The Force Among Us, on the other hand, has no narrative structure whatsoever. Worse, it was generated from within the subculture it explores and hauls with it the heavy baggage of special pleading. The filmmakers’ agenda, declared at the beginning of the film, is to destroy “the stereotypes that are all too often related to Star Wars fans,” but even on this level, the film is a marked failure. One of the Machts’ strategies to rehabilitate the fans’ nerdy image is to give lots of screen time to an attractive young female fan anomalously posed in front of a glowing fireplace in a low-cut blouse. (On the director’s commentary track, Cristian Macht likens the setup to a scene from Cinemax After Dark.) This gambit backfires, highlighting the way the other interviewees look pretty much like you’d expect. Even less persuasive is the defensive testimony of Professor John Tenuto, an expert in “the sociology of Star Wars” (and of Star Trek, and Superman) at the College of Lake County, whose input suggests that Star Wars fans don’t actually understand the charges against them. Tenuto considers it probative that fans are on average slightly ahead of the general populace in both education and earning power. “They’re out there, they’re earning money,” he says. “So this concept that Star Wars fans have no life is not beared out [sic] when you look at the data.” (Memo to Professor Tenuto: Prejudice against your people may have less to do with what they earn than with how much they’ll spend on a Limited Edition Boba Fett Logo Watch, “never taken out of box.”)
Tenuto also gripes entertainingly about the mass media’s uninformed handling of Star Wars-related issues (“They don’t let non-science experts write science reports”), but flashes of unintended comedy aside, the film is essentially an 86-minute holding pattern of relentless in-group affirmation. And if The Force Among Us is an extreme case, similar formlessness and boosterism afflict all of the films I’ve mentioned to some damaging degree.
Until the Light Takes Us, however, is in a class of its own for wasted cinematic potential. In Norway’s black metal music scene, tyro directors Aites and Ewell have hit upon a rich vein of violence, stupidity, and delusion comparable to those mined by Nick Broomfield in his excellent Aileen Wuornos: The Selling of a Serial Killer and Heidi Fleiss: Hollywood Madam, but they’ve been prevented from capitalizing on it by a daffy, SpongeBobian need to see their subjects in a positive light. Their press kit directors’ statement sums up their unfathomably chipper outlook: “What truly inspired us and inspires us still is that at the core, there is a group of kids who actually thought they could change the world with their underground music scene, and who actually tried to do so.”

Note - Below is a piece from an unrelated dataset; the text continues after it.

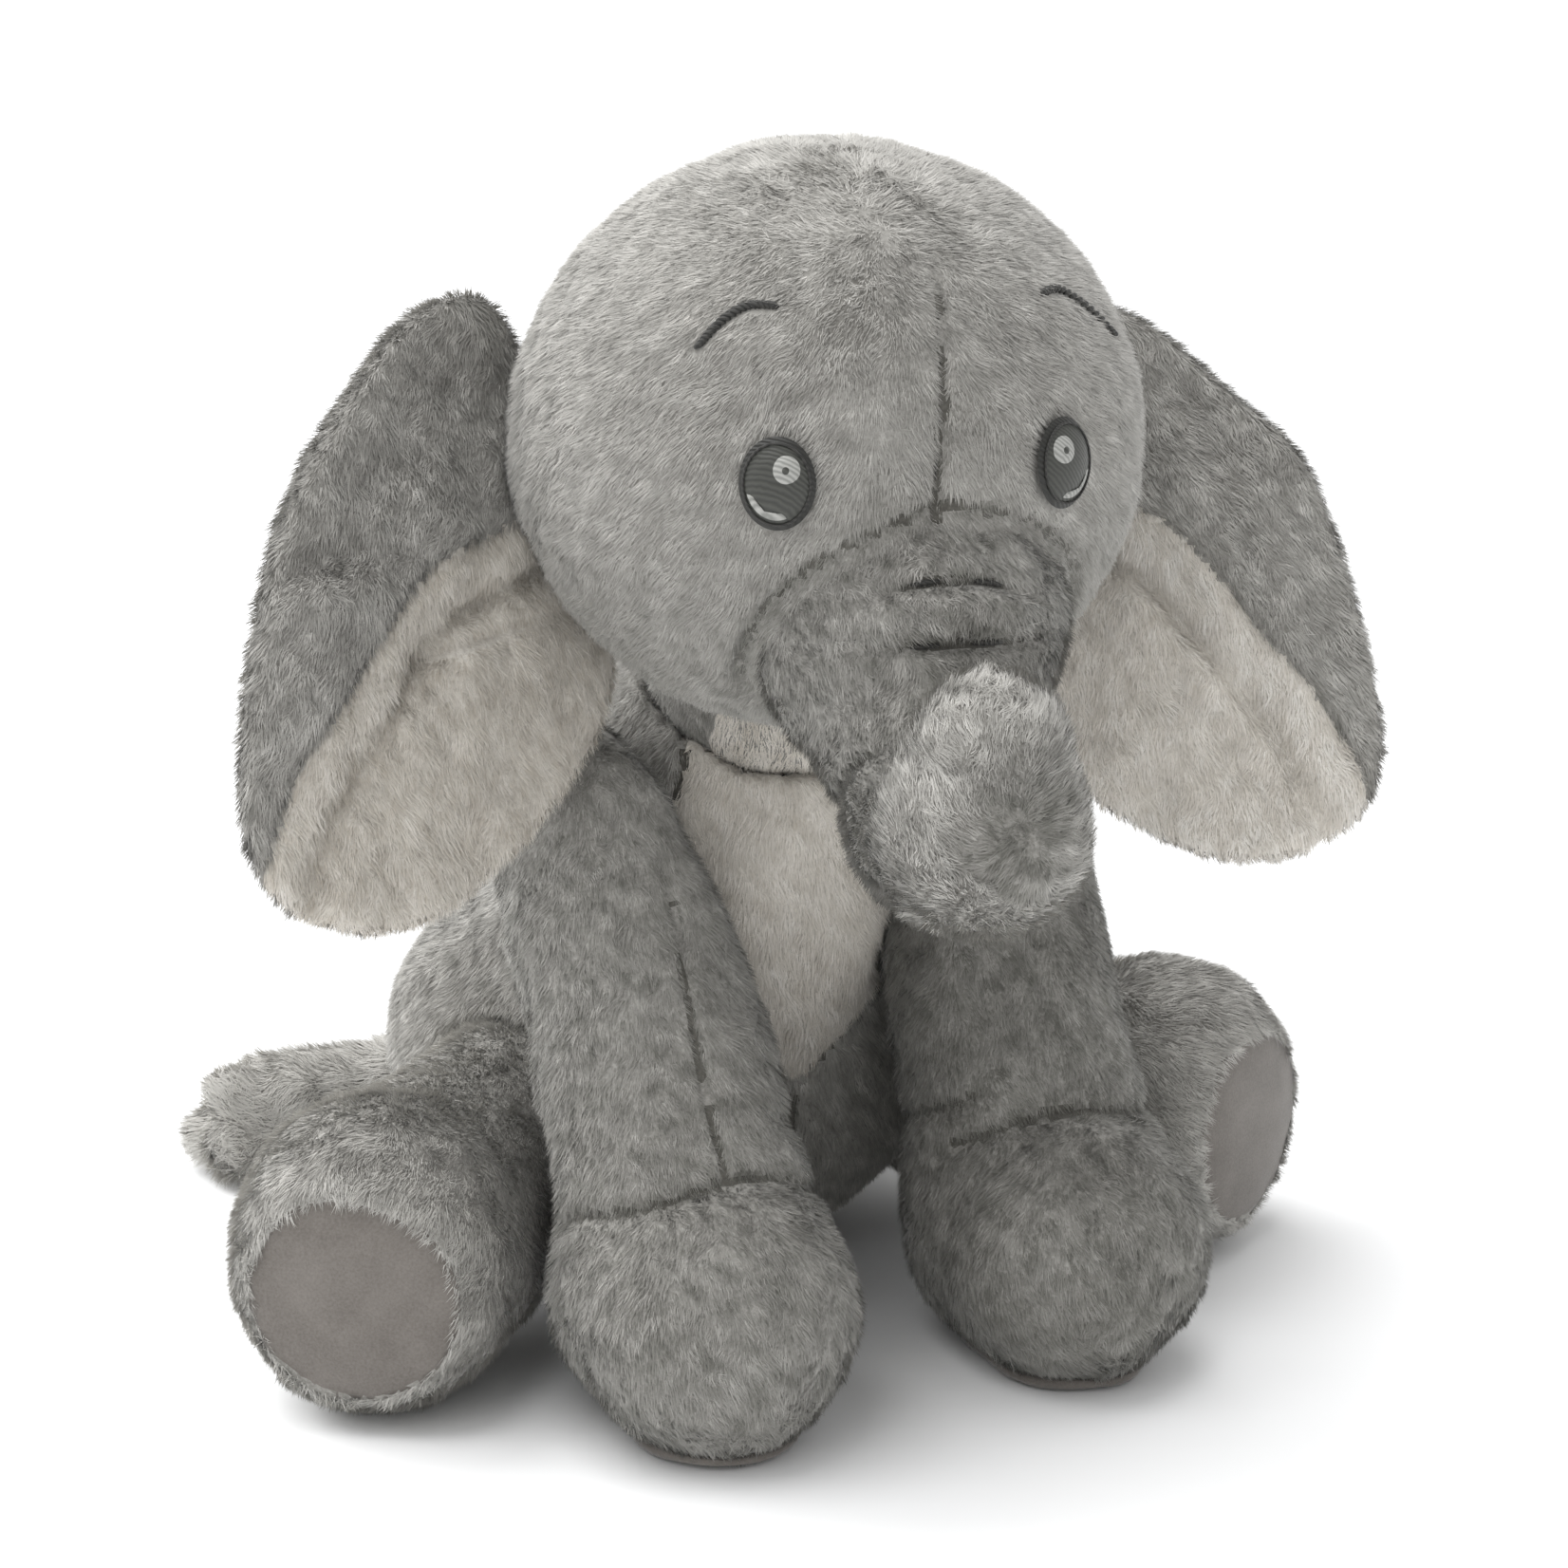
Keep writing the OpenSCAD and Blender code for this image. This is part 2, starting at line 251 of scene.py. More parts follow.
def face_middle(p):
    """Where the forehead seam runs, at each height."""
    return 3 + 0.095 * (p[:, 2] - 234) + 0.6 * np.sin(p[:, 2] / 14)


def head_lines(p):
    """Depth and closeness of each seam or fold line of the head."""
    front = step(-p[:, 1], 90, 115)
    seam = bump(p[:, 0] - face_middle(p), 1.25) * front * step(p[:, 2], 205, 220)
    rim = bump(egg(p, MUZZLE, MUZZLE_SIZE + 1.0), 2.0) * step(-p[:, 1], 120, 138)
    return [(2.0, 0.9 * seam * (1 - 0.9 * step(p[:, 2], 262, 290))), (4.0, 0.6 * rim)]


def head_field(p):
    d = sewn(plain_head(p) + PILE_ROOM, head_lines(p))
    d = d + 1.6 * bump(p[:, 0] - face_middle(p), 8) * step(-p[:, 1], 90, 115) * (1 - step(p[:, 2], 235, 262))
    for side, centre in EYES.items():
        away = np.linalg.norm((p - centre) / vec(1, 1, 1.2), axis=1)
        d = d + 2.4 * bump(away, 12)
    d = carve(d, ball(p, NECK, NECK_R + 1), 3)
    return d + 0.35 * ripple(p, 34, 3)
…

One of the young idealists so inspiring to Aites and Ewell is 36-year-old guitarist Varg “Count Grishnackh” Vikernes, a seething anti-Semite and self-styled “racialist” recently paroled after serving 16 years for stabbing bandmate Oystein “Euronymous” Aarseth to death and burning down four historic churches, including one built in the 12th century. Another is former record-store clerk Bard “Faust” Eithun, who served nine years for the 1992 knife slaying of a gay man. (The murder still yields Eithun big-time cred among fellow black metallers: “When I was told Faust actually killed this fucking faggot I was quite surprised, because I didn’t think he had the guts to do such a thing,” says one. “But I really honor him for that.”)

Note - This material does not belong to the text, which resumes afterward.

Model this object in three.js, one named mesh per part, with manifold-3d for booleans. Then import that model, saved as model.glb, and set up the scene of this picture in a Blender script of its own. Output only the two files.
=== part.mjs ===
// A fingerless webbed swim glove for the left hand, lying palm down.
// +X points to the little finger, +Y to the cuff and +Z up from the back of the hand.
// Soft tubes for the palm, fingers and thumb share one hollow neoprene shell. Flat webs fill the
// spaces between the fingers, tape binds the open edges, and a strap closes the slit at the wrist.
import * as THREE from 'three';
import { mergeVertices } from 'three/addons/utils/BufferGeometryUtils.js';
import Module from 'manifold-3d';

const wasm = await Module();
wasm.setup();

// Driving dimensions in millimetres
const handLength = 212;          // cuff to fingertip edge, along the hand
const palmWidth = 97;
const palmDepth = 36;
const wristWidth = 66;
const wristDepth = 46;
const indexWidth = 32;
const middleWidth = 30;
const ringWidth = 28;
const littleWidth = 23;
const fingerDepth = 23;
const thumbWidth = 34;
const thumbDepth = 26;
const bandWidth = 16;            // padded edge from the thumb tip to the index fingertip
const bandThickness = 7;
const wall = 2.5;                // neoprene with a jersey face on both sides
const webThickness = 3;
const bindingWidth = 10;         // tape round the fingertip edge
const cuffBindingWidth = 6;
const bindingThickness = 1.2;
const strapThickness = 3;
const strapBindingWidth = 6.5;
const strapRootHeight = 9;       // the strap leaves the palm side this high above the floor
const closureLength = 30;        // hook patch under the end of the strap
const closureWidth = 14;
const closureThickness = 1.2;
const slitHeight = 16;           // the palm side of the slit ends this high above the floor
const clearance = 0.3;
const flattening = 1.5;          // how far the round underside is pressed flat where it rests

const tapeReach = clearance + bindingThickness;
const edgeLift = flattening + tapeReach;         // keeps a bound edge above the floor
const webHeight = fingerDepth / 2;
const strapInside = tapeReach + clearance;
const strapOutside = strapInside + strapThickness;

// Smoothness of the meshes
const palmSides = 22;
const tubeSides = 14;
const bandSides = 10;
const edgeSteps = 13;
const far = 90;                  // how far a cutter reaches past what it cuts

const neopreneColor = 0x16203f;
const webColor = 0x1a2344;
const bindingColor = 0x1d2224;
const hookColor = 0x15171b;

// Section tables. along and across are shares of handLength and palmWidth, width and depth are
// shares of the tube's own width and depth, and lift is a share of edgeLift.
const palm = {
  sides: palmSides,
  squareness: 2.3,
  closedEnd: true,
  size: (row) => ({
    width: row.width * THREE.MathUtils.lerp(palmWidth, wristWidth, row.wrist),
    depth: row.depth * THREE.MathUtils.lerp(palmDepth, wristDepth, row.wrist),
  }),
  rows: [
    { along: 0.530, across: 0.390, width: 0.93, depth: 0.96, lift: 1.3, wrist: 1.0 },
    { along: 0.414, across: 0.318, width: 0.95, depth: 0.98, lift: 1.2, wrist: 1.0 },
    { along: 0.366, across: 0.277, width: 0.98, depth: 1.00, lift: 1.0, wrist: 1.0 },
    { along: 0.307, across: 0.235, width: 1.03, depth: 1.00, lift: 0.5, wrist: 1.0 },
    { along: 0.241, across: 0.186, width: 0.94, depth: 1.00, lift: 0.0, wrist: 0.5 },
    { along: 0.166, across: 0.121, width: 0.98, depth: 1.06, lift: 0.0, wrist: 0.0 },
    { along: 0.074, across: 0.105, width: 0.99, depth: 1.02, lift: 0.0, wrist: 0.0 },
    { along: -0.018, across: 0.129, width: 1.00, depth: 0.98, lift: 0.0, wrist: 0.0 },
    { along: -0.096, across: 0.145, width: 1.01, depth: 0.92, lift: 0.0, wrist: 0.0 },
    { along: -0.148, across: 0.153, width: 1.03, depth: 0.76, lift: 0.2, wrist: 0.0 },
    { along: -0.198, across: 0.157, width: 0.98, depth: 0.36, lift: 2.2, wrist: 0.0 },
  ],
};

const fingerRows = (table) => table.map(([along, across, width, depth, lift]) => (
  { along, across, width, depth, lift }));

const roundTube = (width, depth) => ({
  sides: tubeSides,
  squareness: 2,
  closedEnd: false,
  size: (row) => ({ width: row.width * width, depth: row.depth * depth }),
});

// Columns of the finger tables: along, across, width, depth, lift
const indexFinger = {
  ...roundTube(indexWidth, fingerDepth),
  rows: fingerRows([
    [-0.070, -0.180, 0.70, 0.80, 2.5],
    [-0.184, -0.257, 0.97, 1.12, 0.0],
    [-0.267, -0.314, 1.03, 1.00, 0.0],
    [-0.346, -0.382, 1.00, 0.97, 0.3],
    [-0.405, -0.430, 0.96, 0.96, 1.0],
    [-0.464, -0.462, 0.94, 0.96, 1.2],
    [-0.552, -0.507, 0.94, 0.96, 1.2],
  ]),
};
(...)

Aites and Ewell’s capacity to idealize these thugs appears to be informed by a credulous and highly selective response to what passes for political thought among them. Their worldview is a chowder of ideological cliches generously seasoned by standard-issue skull-and-pentagram aesthetics: they invest cosmic importance in musical anticommercialism, fancy themselves inheritors and defenders of pre-Christian paganism, and espouse a vulgar McDonald’s-sucks line of anti-globalization. They sound more like cultural studies majors than shock troops of Odin (“I think it’s to a big extent nauseating to see the beauty of specific cultures being contaminated by the not-so-beautful facets of other cultures”), and this is sufficient to get Aites and Ewell past their cheap, crypto-fascist nihilism and murderous homophobia. Burning the churches, burbles Ewell on the film’s Web site, “was more about a symbolic negation of globalization, because the last big wave of cultural imperialism had been Christianity coming in and raising [sic] the heathen places of worship and erecting churches on top of them. It’s so metaphorical, so symbolic and so doomed to misinterpretation.”
Smarter filmmakers equipped with a sense of humor could have worked up this material into a vigorous hybrid of This Is Spinal Tap and The Weather Underground. Nevertheless, the film, however exasperating and morally obtuse, is still sort of worth seeing for the ugly information that manages to seep through Aites and Ewell’s rose-colored lens. But it’s a waste of pixels compared to what it could have been if the filmmakers had brought more to the table than fandom.